Quotery
Quote #141681

Life has the name of life, but in reality it is death.

Heraclitus

About This Quote

Heraclitus of Ephesus (late 6th–early 5th century BCE) is known almost entirely through fragments preserved by later writers. The saying is typically treated as one of his paradoxical, aphoristic fragments contrasting appearance and reality and stressing the unity of opposites—life and death, waking and sleeping, youth and age. In the intellectual milieu of early Greek philosophy, Heraclitus challenged ordinary language and common sense by arguing that what we call stable “things” are processes and transformations.
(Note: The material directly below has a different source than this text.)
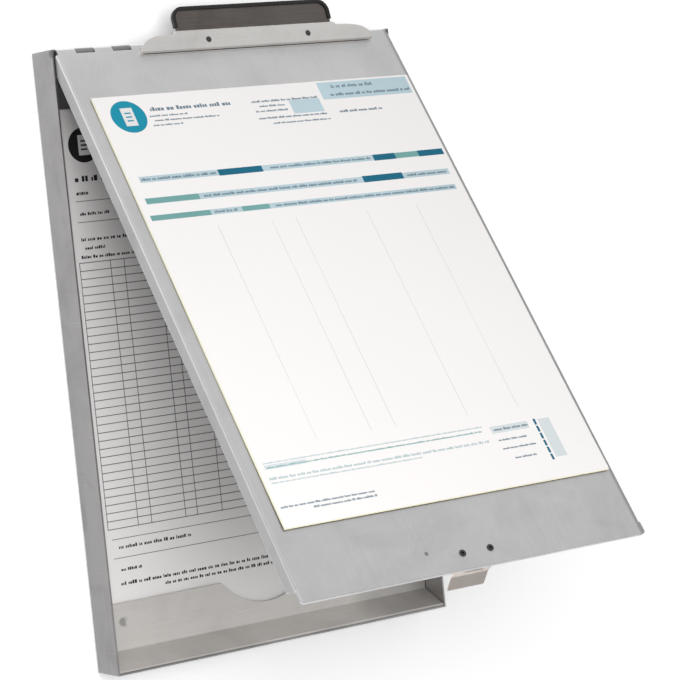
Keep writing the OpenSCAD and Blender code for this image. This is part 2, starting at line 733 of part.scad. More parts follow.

The line belongs to the tradition of fragmentary transmission: it is not from a surviving Heraclitean book as such, but from later quotation or paraphrase in ancient sources.

Interpretation

The statement turns on Heraclitus’s characteristic reversal: names and conventional categories mislead. What people call “life” is, in a deeper sense, inseparable from death—either because living is a continual dying (constant change and loss), or because life and death are mutually defining phases of one process. The point is not mere pessimism but metaphysics: reality is flux, and opposites interpenetrate. By exposing the gap between “name” (nomos, convention) and “reality” (physis, nature), the fragment urges readers to distrust surface labels and to see existence as transformation rather than a fixed state.